Another point he makes that I’ll share here is that “all elective surgery eventually becomes emergent.” He doesn’t exactly explain it, but he’s pretty close to right- basically every case we are talking about here is not simple cosmetics- those tend to happen in non-hospital surgical centers. But gallbladders full of stones eventually become emergent. Cancers, hearts, aneurysms, etc. most of them can wait days/weeks/months, but this is what makes up the majority of surgical cases which leads to a fair amount of hospital stays and, as he points out, a huge chunk of the income for the hospitals.


Now, not that anyone reads anything I write or gives a shite what I think, but I was extremely critical of Dr O’Neal’s anecdotes at the governor’s conference a while back. These are far more contextual and do a good job of showing examples of what it’s like for us in the hospital right now, with about one little dramatic statement a bit on/over the line (I say this for warring because it’s early on in the anecdote portion, and it made me consider dismissing the whole segment but thought in the end it was a worthwhile listen.)

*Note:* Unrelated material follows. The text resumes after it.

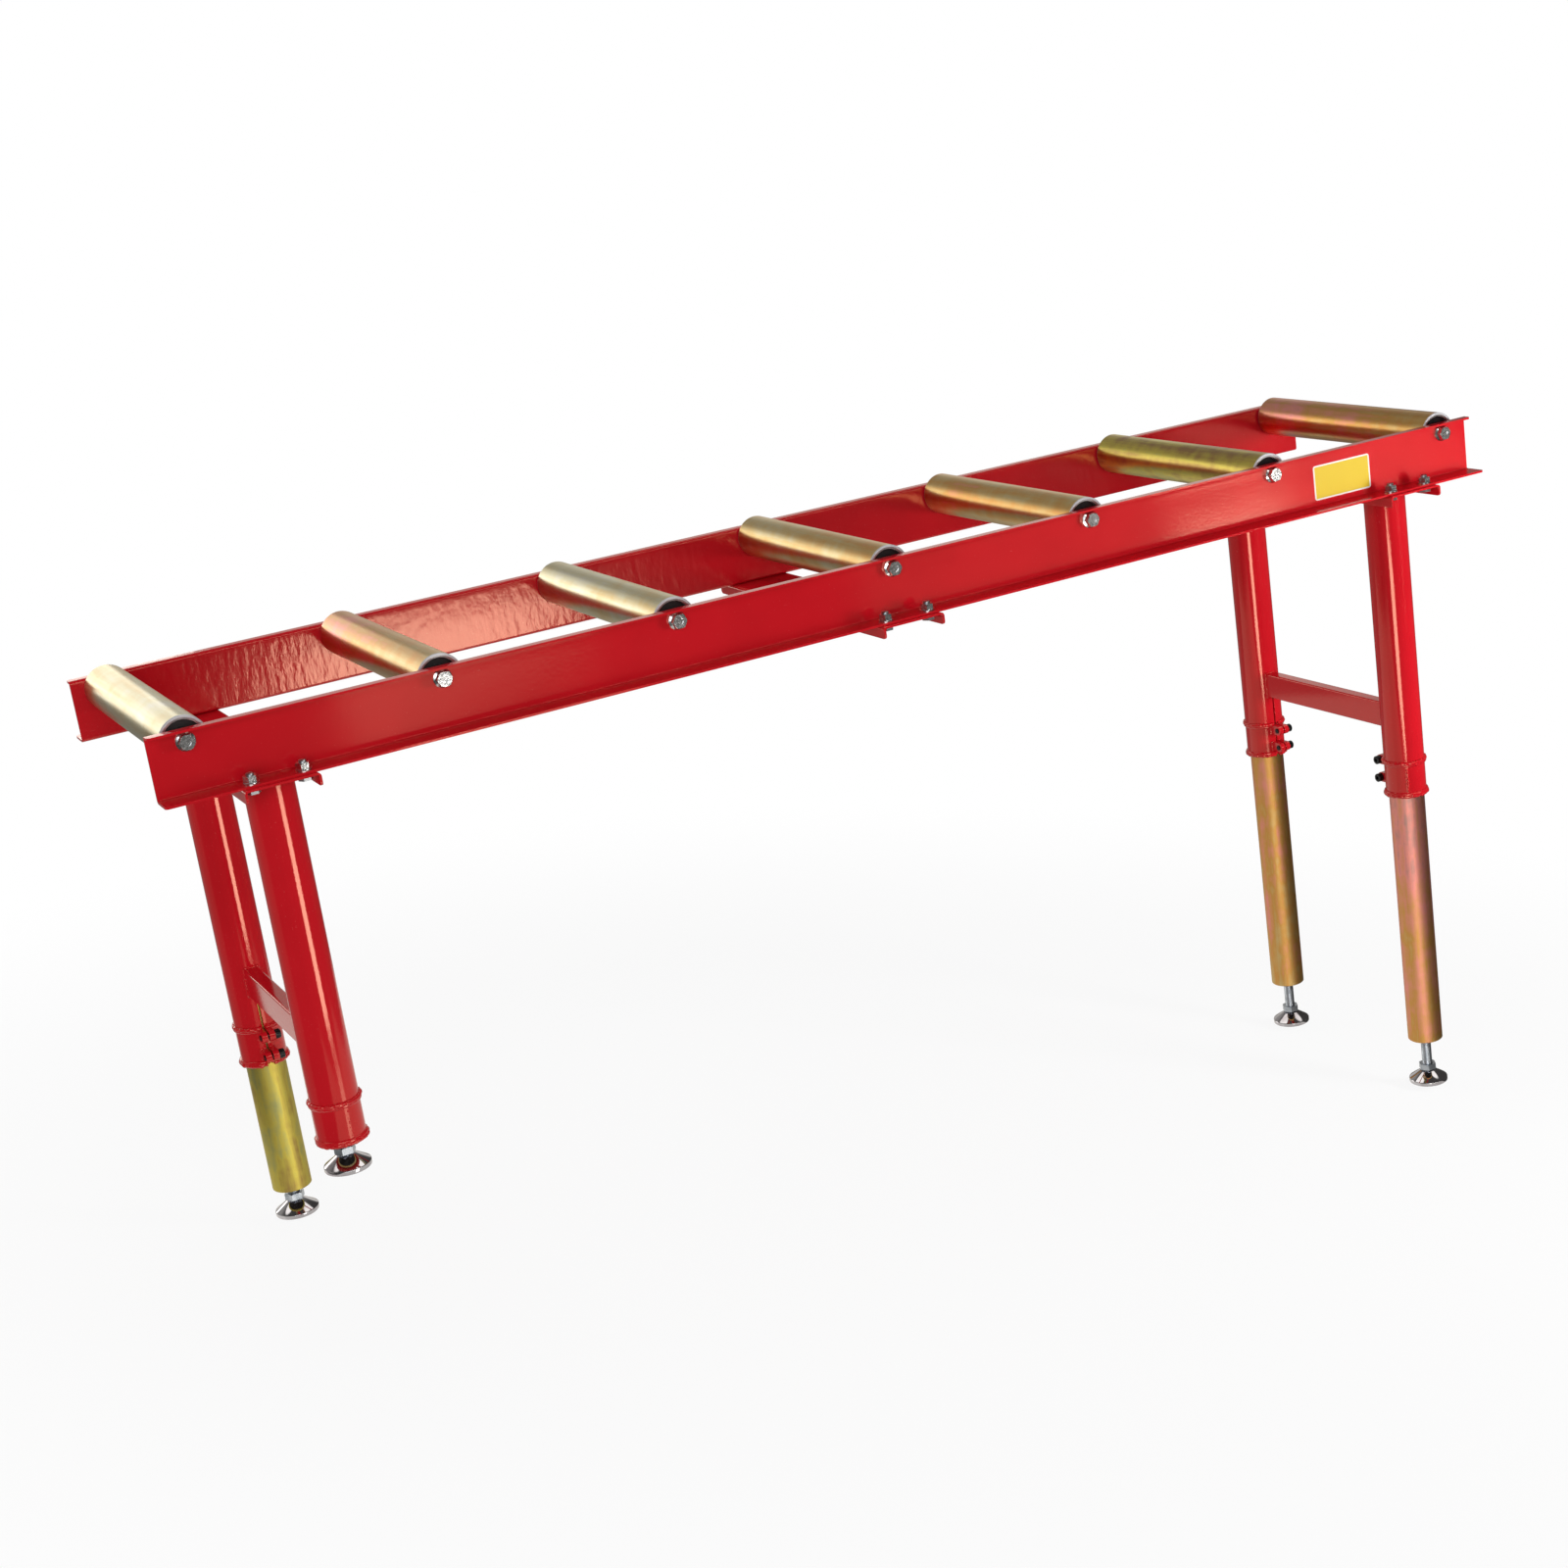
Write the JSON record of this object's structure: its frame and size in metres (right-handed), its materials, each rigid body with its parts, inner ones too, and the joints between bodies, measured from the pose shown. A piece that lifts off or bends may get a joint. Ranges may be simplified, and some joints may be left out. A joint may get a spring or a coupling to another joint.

Long video. Long post summarizing it. But again- I see that there’s a lot of concern about the “lie” of strain on the healthcare system. It’s not unusual for a hospital to fill up. It is unusual for most area hospitals to be full in August.

Again, an anecdote, but I had a friend who works at a hospital that is truly in the boonies. No ICU. He hasn’t touched a ventilator since residency, and no one else in that hospital has either, because they tend to get shipped out long before that point. He has 2 or 3 on vents on the floor right now. He is in Louisiana and has called as far as Memphis and was unable to find anyone to take the patient. So the patient is being cared for by a doctor doing things he doesn’t normally do with a staff that also rarely does them. My buddy is brilliant. We call each other with unique scenarios. The guy is getting good care- it’s not like a CNA is running a vent. But this is not a normal “systems stressed” scenario. It is an extreme one. It may continue. It may rapidly improve starting tomorrow, but as they pointed out in the video- we tend to learn a bit better from anecdotes than numbers, but both need to be taken in context for it to make sense. This scenario isn’t happening everywhere. But it’s never happened to him or where he’s at before.



ETA- don’t know these CMO personally, but the position is typically held by a physician with a previous significant life of practicing that sort of transitions to an administrator. Some practice still. Some are just administrators, but they generally have decent clinical experience prior to taking on that role.
This post was edited on 8/22/21 at 10:26 pm
Posted by bayouvette
Raceland
Member since Oct 2005
5896 posts
Posted on 8/22/21 at 9:59 pm to
If people would understand this happens for bad flu seasons they would realize it's not the end of the world.